The evidence adduced before the juvenile court supports its finding that appellant no longer was capable of providing the minors a secure and stable environment, necessitating their removal from her custody. (In re Joel H., supra, 19 Cal.App.4th 1185, 1201.) On this record, it is difficult to discern how supervision by DHHS, supervision which had not worked in the past, would be successful in persuading appellant to modify her behaviors with respect to the minors in her custody. Accordingly, no reasonable means short of their removal would protect the minors. Substantial evidence supports the courts orders removing the minors from appellants custody.
II
Appellant claims the juvenile court erred by failing to provide notice to the Cherokee Indian tribes, as required by the Act. (See 25 U.S.C. § 1912(a); In re Kahlen W. (1991) 233 Cal.App.3d 1414.)

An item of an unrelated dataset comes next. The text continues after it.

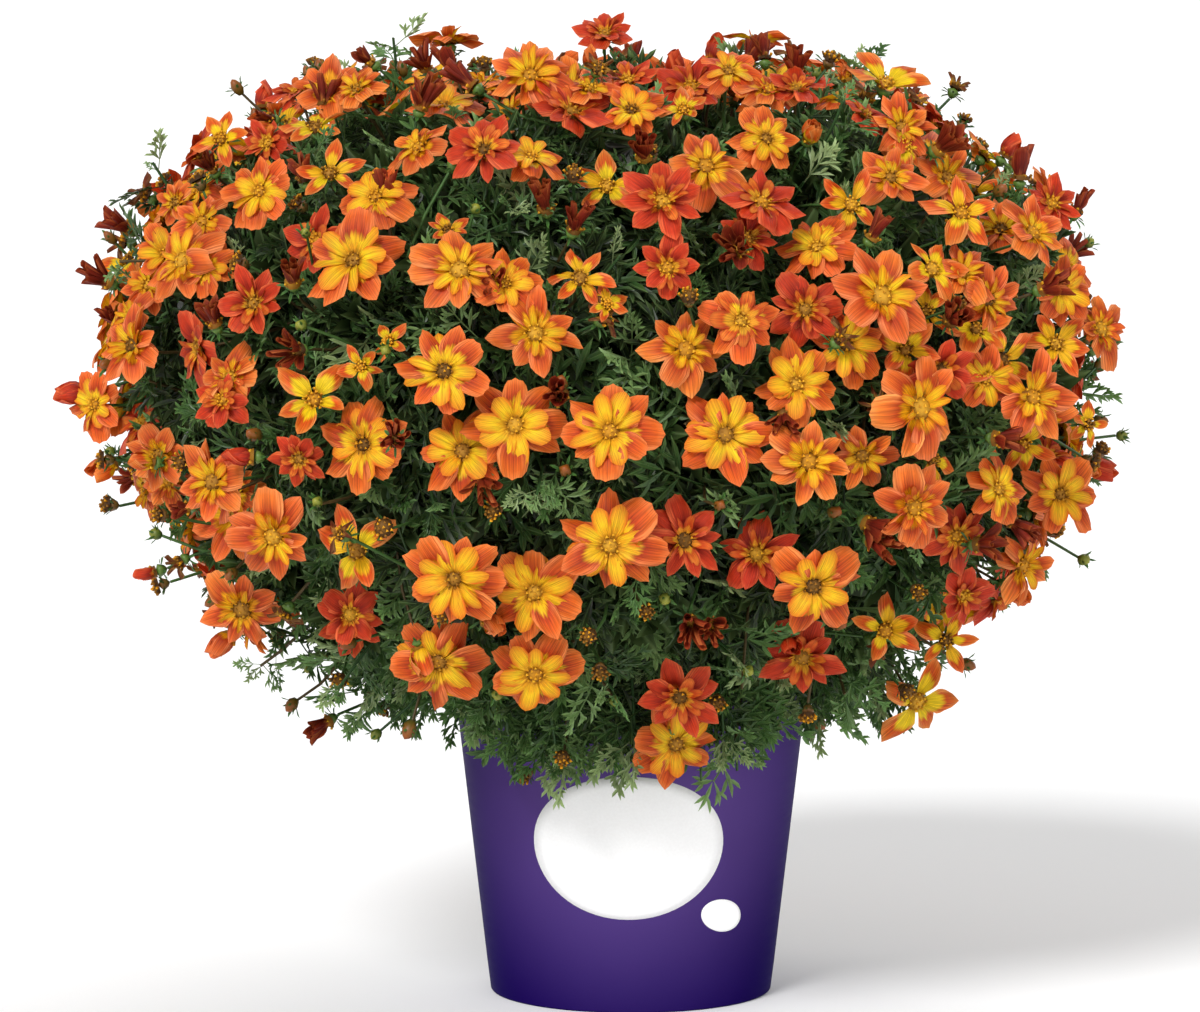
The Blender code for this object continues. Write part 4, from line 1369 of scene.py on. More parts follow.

The Federal Register lists the following Cherokee Indian tribes: Cherokee Nation of Oklahoma, Eastern Band of Cherokee Indians of North Carolina, and United Keetoowah Band of Cherokee Indians of Oklahoma. (See 65 Fed.Reg. 13298 (Mar. 13, 2000).)
DHHS concedes the juvenile court erred in failing to provide notice to the Cherokee tribes and says, "remand [to the juvenile court] for notice to the Cherokee tribes . . . is appropriate." Having reviewed the record, we accept DHHSs concession, and we shall remand the case accordingly.
DISPOSITION
The orders of the juvenile court are reversed, and the matter is remanded to the juvenile court with directions to order DHHS to provide each of the three Cherokee tribes listed in federal regulations with proper notice of the proceedings under the Act. If, after receiving notice under the Act, no tribe indicates the minors are Indian children within the meaning of the Act, then the juvenile court shall reinstate its orders without conducting a new evidentiary hearing. If, on the other hand, a tribe responds affirmatively, then the court must consider the issue at a new hearing and conduct that hearing pursuant to the procedural and evidentiary requirements of the Act.
We concur: SCOTLAND, P.J., and NICHOLSON, J.